Wall Street ended lower and European stocks closed mixed on June 17, 2026, following the Federal Reserve’s decision to hold rates steady while signaling possible hikes. The Dow fell about 1 percent, the S&P 500 lost 1.2 percent and the Nasdaq dropped 1.3 percent, WAM reported. The dollar gained as a result.

The Fed kept its benchmark rate in a 3.5-3.75 percent target range after its June meeting, a Xinhua News Agency dispatch from Washington confirmed. New chairman Kevin Warsh presided over his first policy session, which produced projections indicating at least one rate increase could occur before year-end. Officials cited ongoing inflation risks as the main factor behind the cautious stance, according to the central bank’s materials covered by multiple wires. The outcome reversed some of the prior session’s gains in technology shares that had driven earlier rallies.
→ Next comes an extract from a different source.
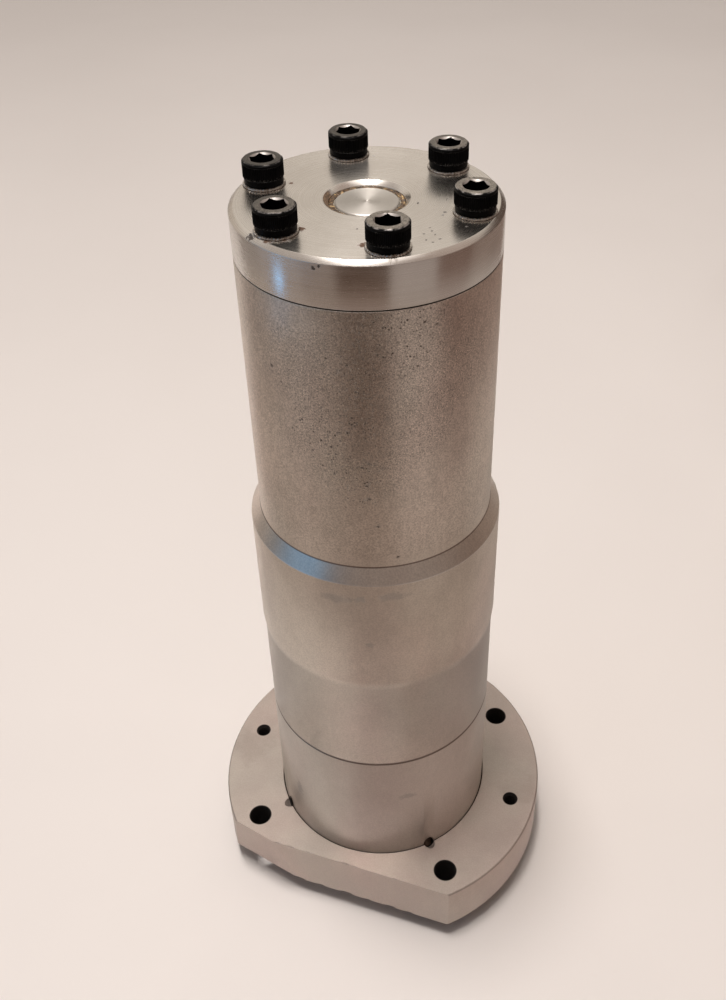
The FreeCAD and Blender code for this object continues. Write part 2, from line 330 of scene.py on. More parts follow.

European equities showed no uniform trend with the pan-European STOXX 600 index rising 0.52 percent by the close, Reuters figures show. Germany’s DAX fell 0.38 percent after BMW shares plunged 7 percent on a profit warning that weighed on the auto sector, CNBC market updates indicated. France’s CAC 40 and Britain’s FTSE 100 each posted modest gains of less than 0.2 percent, completing the mixed regional picture across bourses that reflected sector-specific pressures rather than broad sentiment.

Currency traders pushed the dollar to a two-month high against major peers including the euro, Pakistan Point News reported in its coverage of the post-Fed reaction. The greenback advanced as much as 0.5 percent in intraday trading on expectations that U.S. policy would remain tighter for longer than in other economies. Bond yields followed suit with the 10-year U.S. Treasury note climbing several basis points, according to concurrent fixed-income data.

The session occurred against a backdrop in which the S&P 500 had climbed 0.57 percent to 7,436 points as recently as June 12, Trading Economics records show. Wednesday’s declines therefore trimmed some of those recent advances amid renewed focus on central-bank timing. Market volume stayed near average levels on both sides of the Atlantic as participants digested the Fed’s updated economic outlook.

Asian shares had likewise finished mixed in the preceding 24 hours, an earlier WAM summary noted, setting a tentative tone that carried into Western trading. The combined performance highlighted continued sensitivity to monetary policy signals from the world’s largest economy. Investors now turn attention to forthcoming inflation readings and corporate earnings that could clarify the path ahead.